> **Directions**
Can you reproduce the data beneath, keeping every line exact?
━━━━━ Data segment ━━━━━
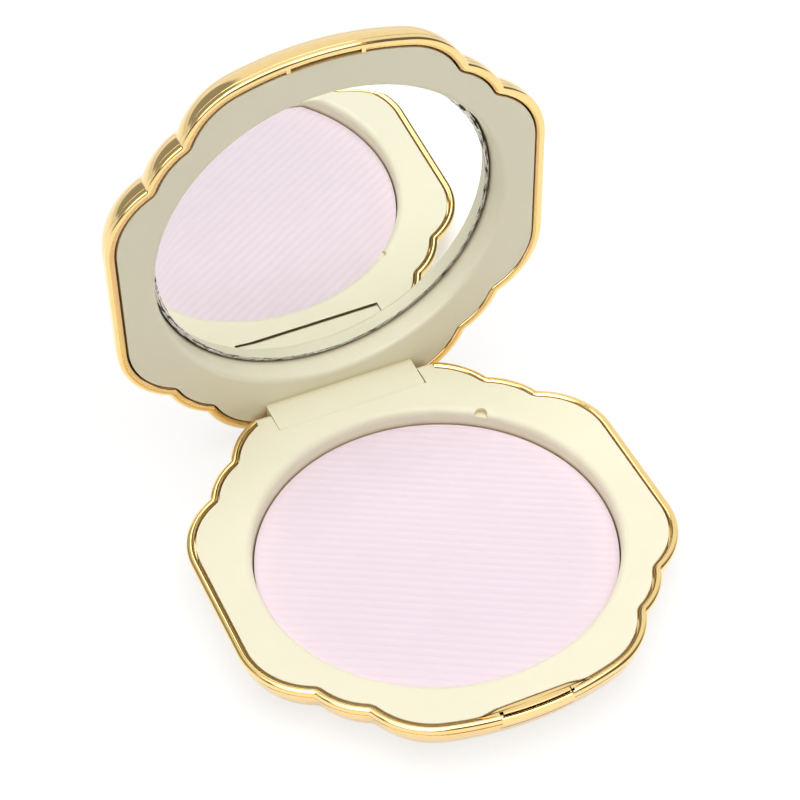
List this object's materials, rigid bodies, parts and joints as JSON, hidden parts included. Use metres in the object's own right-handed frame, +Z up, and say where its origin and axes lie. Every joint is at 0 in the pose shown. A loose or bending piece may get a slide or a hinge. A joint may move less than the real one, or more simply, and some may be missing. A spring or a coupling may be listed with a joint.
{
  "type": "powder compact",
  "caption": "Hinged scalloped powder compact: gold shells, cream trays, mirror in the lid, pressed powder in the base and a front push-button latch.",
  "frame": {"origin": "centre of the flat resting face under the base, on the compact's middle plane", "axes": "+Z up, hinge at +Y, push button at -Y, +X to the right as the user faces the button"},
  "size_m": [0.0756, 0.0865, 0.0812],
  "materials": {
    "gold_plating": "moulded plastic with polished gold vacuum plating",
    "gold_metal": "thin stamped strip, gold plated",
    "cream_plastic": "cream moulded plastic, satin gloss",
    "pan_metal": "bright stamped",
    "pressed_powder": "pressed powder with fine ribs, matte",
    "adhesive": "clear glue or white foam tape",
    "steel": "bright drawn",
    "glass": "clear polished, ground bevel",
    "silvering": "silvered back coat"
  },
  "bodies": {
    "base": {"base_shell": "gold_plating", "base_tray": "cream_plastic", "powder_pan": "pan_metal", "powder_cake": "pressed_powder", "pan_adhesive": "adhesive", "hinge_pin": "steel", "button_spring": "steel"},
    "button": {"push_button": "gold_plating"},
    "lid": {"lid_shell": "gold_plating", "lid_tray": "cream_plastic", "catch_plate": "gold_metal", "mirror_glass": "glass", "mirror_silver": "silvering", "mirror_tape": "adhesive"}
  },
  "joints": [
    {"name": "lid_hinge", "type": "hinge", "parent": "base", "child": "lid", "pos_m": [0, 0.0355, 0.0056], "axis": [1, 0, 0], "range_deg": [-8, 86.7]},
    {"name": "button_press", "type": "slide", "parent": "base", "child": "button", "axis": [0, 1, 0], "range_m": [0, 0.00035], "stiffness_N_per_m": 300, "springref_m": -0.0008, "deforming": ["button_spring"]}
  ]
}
━━━━━
> **Solution to the problem**
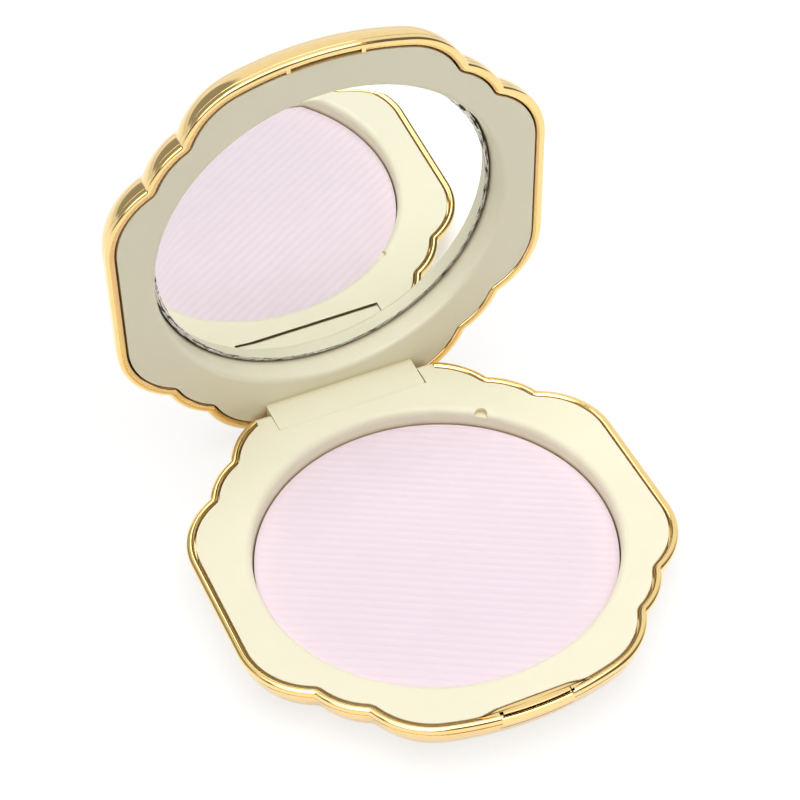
List this object's materials, rigid bodies, parts and joints as JSON, hidden parts included. Use metres in the object's own right-handed frame, +Z up, and say where its origin and axes lie. Every joint is at 0 in the pose shown. A loose or bending piece may get a slide or a hinge. A joint may move less than the real one, or more simply, and some may be missing. A spring or a coupling may be listed with a joint.
{
  "type": "powder compact",
  "caption": "Hinged scalloped powder compact: gold shells, cream trays, mirror in the lid, pressed powder in the base and a front push-button latch.",
  "frame": {"origin": "centre of the flat resting face under the base, on the compact's middle plane", "axes": "+Z up, hinge at +Y, push button at -Y, +X to the right as the user faces the button"},
  "size_m": [0.0756, 0.0865, 0.0812],
  "materials": {
    "gold_plating": "moulded plastic with polished gold vacuum plating",
    "gold_metal": "thin stamped strip, gold plated",
    "cream_plastic": "cream moulded plastic, satin gloss",
    "pan_metal": "bright stamped",
    "pressed_powder": "pressed powder with fine ribs, matte",
    "adhesive": "clear glue or white foam tape",
    "steel": "bright drawn",
    "glass": "clear polished, ground bevel",
    "silvering": "silvered back coat"
  },
  "bodies": {
    "base": {"base_shell": "gold_plating", "base_tray": "cream_plastic", "powder_pan": "pan_metal", "powder_cake": "pressed_powder", "pan_adhesive": "adhesive", "hinge_pin": "steel", "button_spring": "steel"},
    "button": {"push_button": "gold_plating"},
    "lid": {"lid_shell": "gold_plating", "lid_tray": "cream_plastic", "catch_plate": "gold_metal", "mirror_glass": "glass", "mirror_silver": "silvering", "mirror_tape": "adhesive"}
  },
  "joints": [
    {"name": "lid_hinge", "type": "hinge", "parent": "base", "child": "lid", "pos_m": [0, 0.0355, 0.0056], "axis": [1, 0, 0], "range_deg": [-8, 86.7]},
    {"name": "button_press", "type": "slide", "parent": "base", "child": "button", "axis": [0, 1, 0], "range_m": [0, 0.00035], "stiffness_N_per_m": 300, "springref_m": -0.0008, "deforming": ["button_spring"]}
  ]
}